SUPPLIED MATERIAL
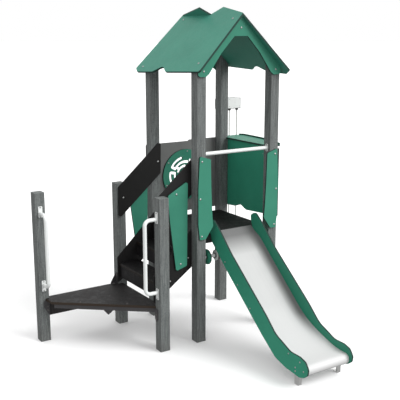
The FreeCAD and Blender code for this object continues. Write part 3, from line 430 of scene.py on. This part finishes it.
# ------------------------------------------------------------------ meshes

def mesh_piece(name, points, faces, material, smooth=True):
    """An object from its points and faces."""
    data = bpy.data.meshes.new(name)
    data.from_pydata(points, [], faces)
    data.validate()
    if smooth:
        data.polygons.foreach_set("use_smooth", [True] * len(data.polygons))
    data.materials.append(material)
    piece = bpy.data.objects.new(name, data)
    SCENE.collection.objects.link(piece)
    return piece


def spline_points(route, steps):
    """The hoist rope's line: a smooth curve with the route's points as its control points."""
    data = bpy.data.curves.new("rope_line", "CURVE")
    data.dimensions = "3D"
    data.resolution_u = steps
    line = data.splines.new("NURBS")
    line.points.add(len(route) - 1)
    for point, place_at in zip(line.points, route):
        point.co = (*place_at, 1)
    line.order_u = 3
    line.use_endpoint_u = True
    holder = bpy.data.objects.new("rope_line", data)
    SCENE.collection.objects.link(holder)
    bpy.context.view_layer.update()
    read = bpy.data.meshes.new_from_object(holder)
    points = [v.co.copy() for v in read.vertices]
    bpy.data.meshes.remove(read)
    bpy.data.objects.remove(holder)
    return points


def even(points, gap):
    """The same line with its points evenly spaced, close to this gap apart."""
    lengths = [0.0]
    for a, b in zip(points, points[1:]):
        lengths.append(lengths[-1] + (b - a).length)
    count = round(lengths[-1] / gap)
    out = []
    at = 0
    for step in range(count + 1):
        want = lengths[-1] * step / count
        while at < len(points) - 2 and lengths[at + 1] < want:
            at += 1
        share = (want - lengths[at]) / (lengths[at + 1] - lengths[at])
        out.append(points[at].lerp(points[at + 1], share))
    return out


# ------------------------------------------------------------------ hoist rope

ROPE_RADIUS = 0.0065
ROPE_LAY = 0.042                     # one full turn of a strand takes this much rope
ROPE_SIDES = 24
ROPE_GAP = 0.003                     # between the rings of points along the rope
STRAND = 0.535                       # radius of one strand, as a share of the rope's
ROPE_LEFT = 0.958
ROPE_RIGHT = 1.050
ROPE_Y = 0.885
ROPE_TOP = 2.131
ROPE_ROUTE = [
    (ROPE_LEFT, ROPE_Y, 0.640), (ROPE_LEFT, ROPE_Y, 2.007), (ROPE_LEFT, ROPE_Y, ROPE_TOP),
    (ROPE_RIGHT, ROPE_Y, ROPE_TOP), (ROPE_RIGHT, ROPE_Y, 2.007), (ROPE_RIGHT, ROPE_Y, 0.420),
]


def lobe(angle):
    """Outline of three strands laid together: radius at an angle, as a share of the rope's."""
    third = 2 * math.pi / 3
    offset = 1 - STRAND
    away = (angle + third / 2) % third - third / 2
    return offset * math.cos(away) + math.sqrt(STRAND ** 2 - (offset * math.sin(away)) ** 2)


def make_rope(materials):
    """One closed tube whose three lobes are laid round the rope's line."""
    line = even(spline_points(ROPE_ROUTE, 48), ROPE_GAP)
    across = Vector((0, 1, 0))
    points = []
    run = 0.0
    for i, middle in enumerate(line):
        ahead = (line[min(i + 1, len(line) - 1)] - line[max(i - 1, 0)]).normalized()
        if i:
            run += (middle - line[i - 1]).length
        side = ahead.cross(across)
        for k in range(ROPE_SIDES):
            angle = 2 * math.pi * k / ROPE_SIDES
            out = across * math.cos(angle) + side * math.sin(angle)
            points.append(middle + out * ROPE_RADIUS * lobe(angle - 2 * math.pi * run / ROPE_LAY))
    faces = []
    for i in range(len(line) - 1):
        for k in range(ROPE_SIDES):
            a = i * ROPE_SIDES + k
            b = i * ROPE_SIDES + (k + 1) % ROPE_SIDES
            faces.append((a, b, b + ROPE_SIDES, a + ROPE_SIDES))
    last = (len(line) - 1) * ROPE_SIDES
    faces.append(tuple(reversed(range(ROPE_SIDES))))
    faces.append(tuple(range(last, last + ROPE_SIDES)))
    rope = mesh_piece("laid_rope", points, faces, materials["rope"])
    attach(rope, "tower")
    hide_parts("hoist_rope")


# ------------------------------------------------------------------ slide bed

BED_SLOPE = math.radians(41)
BED_TOP = (0.0572, 1.000)            # where the flat head meets the slope: y, z
BED_EXIT = 0.190                     # height of the flat foot
BED_NOSE = (-1.258, 0.144, 0.046)    # middle of the rolled end: y, z; and its radius
BED_SIDES = (0.171, 0.635)           # x of the two side edges
BED_RETURN = 0.025                   # flat strip under the rolled end
BED_SHEET = 0.003
BED_BACK = 0.063                     # y of the edge that lies in the deck board's notch
BED_HEAD_BEND = 0.012                # radius of the bend at the head
BED_FOOT_BEND = 0.900                # radius of the bend at the foot
BED_COLUMNS = 40                     # strips of faces from one side to the other
CURL_WIDTH = 0.150
CURL_RISE = 0.028
CURL_POWER = 2.2                     # more than 1, so a cove starts softly
CURL_START = 0.04                    # distance from the back edge to where the coves begin
CURL_GROWS = 0.14                    # length over which they reach their full height
CURL_FADES = 0.35                    # length over which they run out above the nose


def bend(corner, before, after, radius, steps):
    """Points of a rounded corner between two directions."""
    half = before.angle(after) / 2
    cut = radius * math.tan(half)
    inward = (after - before).normalized()
    centre = corner + inward * (radius / math.cos(half))
    start = corner - before * cut - centre
    end = corner + after * cut - centre
    return [centre + start.slerp(end, i / steps).normalized() * radius for i in range(steps + 1)]


def bed_line():
    """The bed's middle line from the deck to under the rolled end, as (y, z)."""
    ahead = Vector((-1, 0))
    down = Vector((-math.cos(BED_SLOPE), -math.sin(BED_SLOPE)))
    top = Vector(BED_TOP)
    exit_at = Vector((BED_TOP[0] - (BED_TOP[1] - BED_EXIT) / math.tan(BED_SLOPE), BED_EXIT))
    line = [Vector((BED_BACK, BED_TOP[1]))]
    line += bend(top, ahead, down, BED_HEAD_BEND, 8)
    foot = bend(exit_at, down, ahead, BED_FOOT_BEND, 22)
    count = 26
    slope_start = line[-1].copy()
    line += [slope_start.lerp(foot[0], i / count) for i in range(1, count)]
    line += foot
    y, z, radius = BED_NOSE
    line += [Vector((y, z)) + Vector((-math.sin(a), math.cos(a))) * radius
             for a in (math.pi * i / 14 for i in range(15))]
    line.append(line[-1] + Vector((BED_RETURN, 0)))
    return line


def sheet_faces(rows, columns):
    """Faces of a closed sheet: its upper side, its lower side and the four strips between them."""
    stride = columns + 1
    size = rows * stride
    faces = []
    for i in range(rows - 1):
        for c in range(columns):
            a = i * stride + c
            faces.append((a, a + 1, a + 1 + stride, a + stride))
            faces.append((size + a, size + a + stride, size + a + 1 + stride, size + a + 1))
    for i in range(rows - 1):
        a = i * stride
        faces.append((a, a + stride, size + a + stride, size + a))
        b = a + columns
        faces.append((b, size + b, size + b + stride, b + stride))
    for c in range(columns):
        faces.append((c, size + c, size + c + 1, c + 1))
        a = (rows - 1) * stride + c
        faces.append((a, a + 1, size + a + 1, size + a))
    return faces


def held(value):
    """The value, kept between 0 and 1."""
    return min(max(value, 0), 1)


def make_bed(materials):
    """Pressed steel bed whose sides curl up into soft coves that fade out at both ends."""
    line = bed_line()
    runs = [0.0]
    for a, b in zip(line, line[1:]):
        runs.append(runs[-1] + (b - a).length)
    whole = runs[-1] - math.pi * BED_NOSE[2] - BED_RETURN
    width = BED_SIDES[1] - BED_SIDES[0]
    points = []
    for layer in (0.0, -BED_SHEET):
        for i, at in enumerate(line):
            ahead = (line[min(i + 1, len(line) - 1)] - line[max(i - 1, 0)]).normalized()
            up = Vector((ahead.y, -ahead.x))
            share = held((runs[i] - CURL_START) / CURL_GROWS) * held((whole - runs[i]) / CURL_FADES)
            share = share * share * (3 - 2 * share)
            for c in range(BED_COLUMNS + 1):
                across = -math.cos(math.pi * c / BED_COLUMNS) * 0.5 + 0.5
                edge = min(across, 1 - across) * width
                curl = max(0.0, 1 - edge / CURL_WIDTH)
                rise = CURL_RISE * curl ** CURL_POWER * share + layer
                points.append((BED_SIDES[0] + across * width, at.x + up.x * rise, at.y + up.y * rise))
    bed = mesh_piece("pressed_bed", points, sheet_faces(len(line), BED_COLUMNS), materials["bed"])
    made = bmesh.new()
    made.from_mesh(bed.data)
    bmesh.ops.recalc_face_normals(made, faces=made.faces)
    made.to_mesh(bed.data)
    made.free()
    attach(bed, "tower")
    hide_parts("slide_bed")


# ------------------------------------------------------------------ studio

def floor_material():
    """Pale ground with a faint glow that makes it nearly as bright as the sky."""
    made = blank("floor")
    tree = made.node_tree
    cloud = noise(tree, place(tree), 0.7, 2)
    speck = noise(tree, place(tree), 40.0, 2)
    colour = mix(tree, cloud, (0.86, 0.86, 0.86), (0.88, 0.88, 0.88))
    plain = new(tree, "NewGeometry").outputs["Normal"]
    rough = remap(tree, speck, 0.3, 0.7, 0.88, 0.94)
    glow = {"Emission Color": (1, 1, 1, 1), "Emission Strength": 0.09}
    surface(made, colour, rough, speck, 0.0002, plain, **glow)
    return made


def make_studio():
    """Ground, a white sky that dims below the horizon, and one soft lamp from the front right."""
    half = 900.0
    corners = [(-half, -half, 0), (half, -half, 0), (half, half, 0), (-half, half, 0)]
    floor = mesh_piece("floor", corners, [(0, 1, 2, 3)], floor_material(), False)
    floor.location.z = -0.0005
    floor.visible_diffuse = False
    floor.visible_glossy = False
    world = bpy.data.worlds.new("studio")
    world.use_nodes = True
    tree = world.node_tree
    height = new(tree, "SeparateXYZ", {"Vector": new(tree, "TexCoord").outputs["Generated"]}).outputs["Z"]
    sky = tree.nodes["Background"]
    tree.links.new(remap(tree, height, -0.30, -0.02, 0.40, 1.0), sky.inputs["Strength"])
    sky.inputs["Color"].default_value = (1.0, 1.0, 1.0, 1)
    SCENE.world = world
    lamp = bpy.data.lights.new("key", "SUN")
    lamp.energy = 2.6
    lamp.angle = math.radians(38)
    holder = bpy.data.objects.new("key", lamp)
    holder.rotation_euler = Vector((0.48, -0.62, 0.62)).to_track_quat("Z", "Y").to_euler()
    SCENE.collection.objects.link(holder)
    SCENE.view_settings.view_transform = "Standard"


make_camera()
MATERIALS = make_materials()
make_rope(MATERIALS)
dress(MATERIALS)
make_bed(MATERIALS)
make_studio()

EXERCISE INSTRUCTIONS
Restate the listing exactly, starting at its first line and ending at the line where "return piece" occurs; include both and no other lines.

EXPECTED ANSWER
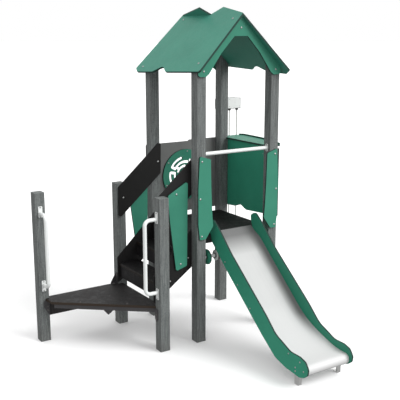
The FreeCAD and Blender code for this object continues. Write part 3, from line 430 of scene.py on. This part finishes it.
# ------------------------------------------------------------------ meshes

def mesh_piece(name, points, faces, material, smooth=True):
    """An object from its points and faces."""
    data = bpy.data.meshes.new(name)
    data.from_pydata(points, [], faces)
    data.validate()
    if smooth:
        data.polygons.foreach_set("use_smooth", [True] * len(data.polygons))
    data.materials.append(material)
    piece = bpy.data.objects.new(name, data)
    SCENE.collection.objects.link(piece)
    return piece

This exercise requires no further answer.